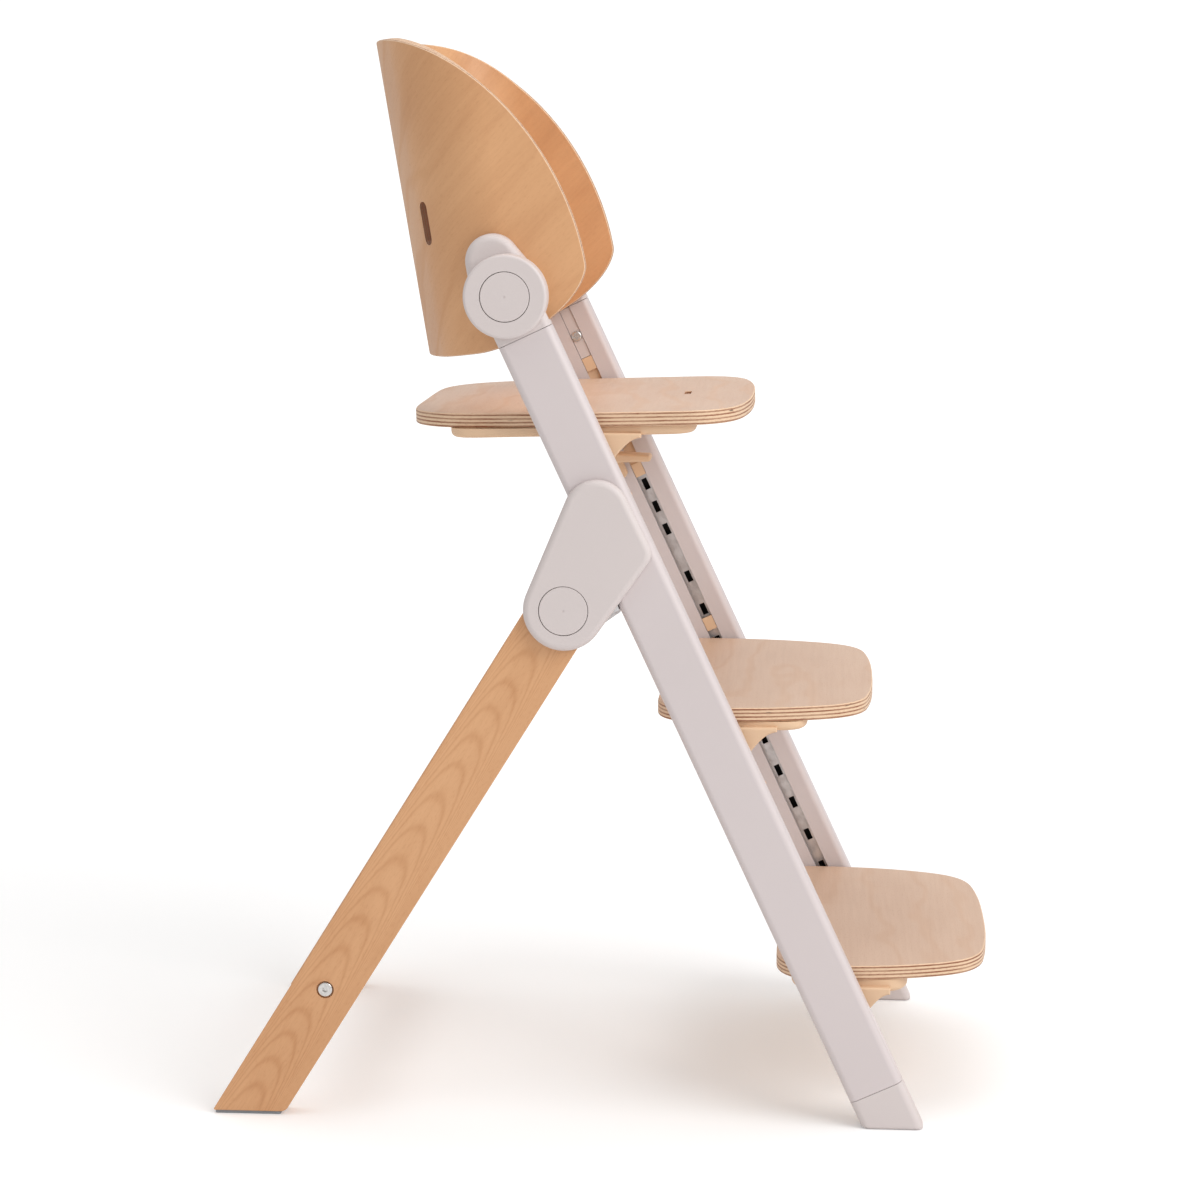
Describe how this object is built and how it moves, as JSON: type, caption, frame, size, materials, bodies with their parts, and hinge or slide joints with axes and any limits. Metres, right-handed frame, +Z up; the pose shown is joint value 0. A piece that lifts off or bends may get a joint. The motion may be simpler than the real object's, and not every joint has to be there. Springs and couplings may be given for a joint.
{
  "type": "folding high chair",
  "caption": "Folding high chair with a bent plywood backrest, height-adjustable seat and footrest, a fixed step and folding rear legs.",
  "frame": {"origin": "centre of the bounding box, on the floor that the chair stands on", "axes": "+Z up, front of the chair towards -Y, +X to the seated child's left"},
  "size_m": [0.418, 0.6566, 0.8998],
  "materials": {
    "painted_aluminium": "satin greige powder coat",
    "greige_plastic": "fine matt moulded plastic",
    "beech": "clear matt lacquer on solid beech",
    "plywood": "clear satin lacquer on beech plywood",
    "bent_plywood": "clear satin lacquer on bent beech plywood",
    "tan_plastic": "matt moulded plastic",
    "steel": "zinc plated",
    "pad_rubber": "soft matt"
  },
  "bodies": {
    "root": {"front_leg_left": "painted_aluminium", "front_leg_right": "painted_aluminium", "height_rail_left": "steel", "height_rail_right": "steel", "front_foot_left": "greige_plastic", "front_foot_right": "greige_plastic", "top_cap_left": "greige_plastic", "top_cap_right": "greige_plastic", "backrest_axle_left": "steel", "backrest_axle_right": "steel", "slot_stop_left": "greige_plastic", "slot_stop_right": "greige_plastic", "stop_screw_left": "steel", "stop_screw_right": "steel", "hinge_cover_left": "greige_plastic", "hinge_cover_right": "greige_plastic", "hinge_bracket_left": "steel", "hinge_bracket_right": "steel", "hinge_axle_left": "steel", "hinge_axle_right": "steel", "step_glider_left": "tan_plastic", "step_glider_right": "tan_plastic", "step_screw_left": "steel", "step_screw_right": "steel", "step_board": "plywood", "step_carrier": "tan_plastic"},
    "rear_frame": {"rear_leg_left": "beech", "rear_leg_right": "beech", "crossbar_bolt_left": "steel", "crossbar_bolt_right": "steel", "rear_foot_pad_left": "pad_rubber", "rear_foot_pad_right": "pad_rubber", "rear_crossbar": "beech"},
    "backrest": {"backrest_shell": "bent_plywood", "backrest_arm_left": "greige_plastic", "backrest_arm_right": "greige_plastic", "backrest_screw_left": "steel", "backrest_screw_right": "steel"},
    "seat": {"seat_board": "plywood", "seat_carrier": "tan_plastic", "seat_glider_left": "tan_plastic", "seat_glider_right": "tan_plastic"},
    "footrest": {"footrest_board": "plywood", "footrest_carrier": "tan_plastic", "footrest_glider_left": "tan_plastic", "footrest_glider_right": "tan_plastic"},
    "fold_button_left": {"fold_button_left": "greige_plastic"},
    "hinge_button_left": {"hinge_button_left": "greige_plastic"},
    "seat_lever_left": {"seat_lever_left": "tan_plastic"},
    "seat_lock_left": {"seat_lock_left": "steel"},
    "footrest_lever_left": {"footrest_lever_left": "tan_plastic"},
    "footrest_lock_left": {"footrest_lock_left": "steel"},
    "fold_button_right": {"fold_button_right": "greige_plastic"},
    "hinge_button_right": {"hinge_button_right": "greige_plastic"},
    "seat_lever_right": {"seat_lever_right": "tan_plastic"},
    "seat_lock_right": {"seat_lock_right": "steel"},
    "footrest_lever_right": {"footrest_lever_right": "tan_plastic"},
    "footrest_lock_right": {"footrest_lock_right": "steel"}
  },
  "joints": [
    {"name": "rear_fold", "type": "hinge", "parent": "root", "child": "rear_frame", "pos_m": [0, 0.02901, 0.4368], "axis": [-1, 0, 0], "range_deg": [0, 56.5]},
    {"name": "backrest_fold", "type": "hinge", "parent": "root", "child": "backrest", "pos_m": [0, 0.07596, 0.69179], "axis": [1, 0, 0], "range_deg": [0, 90]},
    {"name": "seat_height", "type": "slide", "parent": "root", "child": "seat", "axis": [0, 0.4218, 0.9067], "range_m": [-0.0705, 0]},
    {"name": "footrest_height", "type": "slide", "parent": "root", "child": "footrest", "axis": [0, 0.4218, 0.9067], "range_m": [-0.1023, 0.0682]},
    {"name": "fold_button_left_press", "type": "slide", "parent": "root", "child": "fold_button_left", "axis": [-1, 0, 0], "range_m": [0, 0.003], "stiffness_N_per_m": 600},
    {"name": "hinge_button_left_press", "type": "slide", "parent": "root", "child": "hinge_button_left", "axis": [-1, 0, 0], "range_m": [0, 0.003], "stiffness_N_per_m": 600},
    {"name": "seat_lever_left_lift", "type": "hinge", "parent": "seat", "child": "seat_lever_left", "pos_m": [0, 0.01509, 0.52423], "axis": [-1, 0, 0], "range_deg": [0, 18], "stiffness_Nm_per_rad": 0.5, "springref_deg": -5.73},
    {"name": "seat_lock_left_slide", "type": "slide", "parent": "seat", "child": "seat_lock_left", "axis": [-1, 0, 0], "range_m": [0, 0.0025]},
    {"name": "footrest_lever_left_lift", "type": "hinge", "parent": "footrest", "child": "footrest_lever_left", "pos_m": [0, -0.09846, 0.28015], "axis": [-1, 0, 0], "range_deg": [0, 18], "stiffness_Nm_per_rad": 0.5, "springref_deg": -5.73},
    {"name": "footrest_lock_left_slide", "type": "slide", "parent": "footrest", "child": "footrest_lock_left", "axis": [-1, 0, 0], "range_m": [0, 0.0025]},
    {"name": "fold_button_right_press", "type": "slide", "parent": "root", "child": "fold_button_right", "axis": [1, 0, 0], "range_m": [0, 0.003], "stiffness_N_per_m": 600},
    {"name": "hinge_button_right_press", "type": "slide", "parent": "root", "child": "hinge_button_right", "axis": [1, 0, 0], "range_m": [0, 0.003], "stiffness_N_per_m": 600},
    {"name": "seat_lever_right_lift", "type": "hinge", "parent": "seat", "child": "seat_lever_right", "pos_m": [0, 0.01509, 0.52423], "axis": [-1, 0, 0], "range_deg": [0, 18], "stiffness_Nm_per_rad": 0.5, "springref_deg": -5.73},
    {"name": "seat_lock_right_slide", "type": "slide", "parent": "seat", "child": "seat_lock_right", "axis": [1, 0, 0], "range_m": [0, 0.0025]},
    {"name": "footrest_lever_right_lift", "type": "hinge", "parent": "footrest", "child": "footrest_lever_right", "pos_m": [0, -0.09846, 0.28015], "axis": [-1, 0, 0], "range_deg": [0, 18], "stiffness_Nm_per_rad": 0.5, "springref_deg": -5.73},
    {"name": "footrest_lock_right_slide", "type": "slide", "parent": "footrest", "child": "footrest_lock_right", "axis": [1, 0, 0], "range_m": [0, 0.0025]}
  ],
  "couplings": [
    {"joint": "seat_lock_left_slide", "follows": "seat_lever_left_lift", "m_per_rad": 0.00795},
    {"joint": "footrest_lock_left_slide", "follows": "footrest_lever_left_lift", "m_per_rad": 0.00795},
    {"joint": "seat_lock_right_slide", "follows": "seat_lever_right_lift", "m_per_rad": 0.00795},
    {"joint": "footrest_lock_right_slide", "follows": "footrest_lever_right_lift", "m_per_rad": 0.00795}
  ]
}
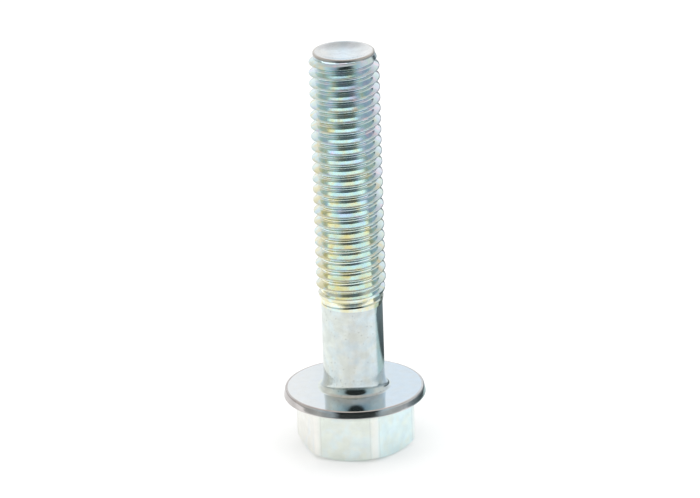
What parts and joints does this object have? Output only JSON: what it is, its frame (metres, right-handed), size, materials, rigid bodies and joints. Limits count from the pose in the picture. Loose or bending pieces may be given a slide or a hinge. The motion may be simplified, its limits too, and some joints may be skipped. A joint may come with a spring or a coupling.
{
  "type": "flange bolt",
  "caption": "Hexagon flange bolt with a right-hand thread, a short plain shank, a round flange and a recessed head top.",
  "frame": {"origin": "centre of the flange's flat bearing face, on the bolt's axis", "axes": "+Z along the axis towards the threaded tip, with the head below; +X lies 11 degrees round from a corner of the hexagon"},
  "size_m": [0.0162, 0.0162, 0.047],
  "materials": {
    "zinc_plated_steel": "gloss"
  },
  "bodies": {
    "root": {"flange_bolt": "zinc_plated_steel"}
  },
  "joints": []
}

_Problem details_
Search the lines for "caption". Copy each line that has it.

_Response to the exercise_
Describe how this object is built and how it moves, as JSON: type, caption, frame, size, materials, bodies with their parts, and hinge or slide joints with axes and any limits. Metres, right-handed frame, +Z up; the pose shown is joint value 0. A piece that lifts off or bends may get a joint. The motion may be simpler than the real object's, and not every joint has to be there. Springs and couplings may be given for a joint.
  "caption": "Folding high chair with a bent plywood backrest, height-adjustable seat and footrest, a fixed step and folding rear legs.",
  "caption": "Hexagon flange bolt with a right-hand thread, a short plain shank, a round flange and a recessed head top.",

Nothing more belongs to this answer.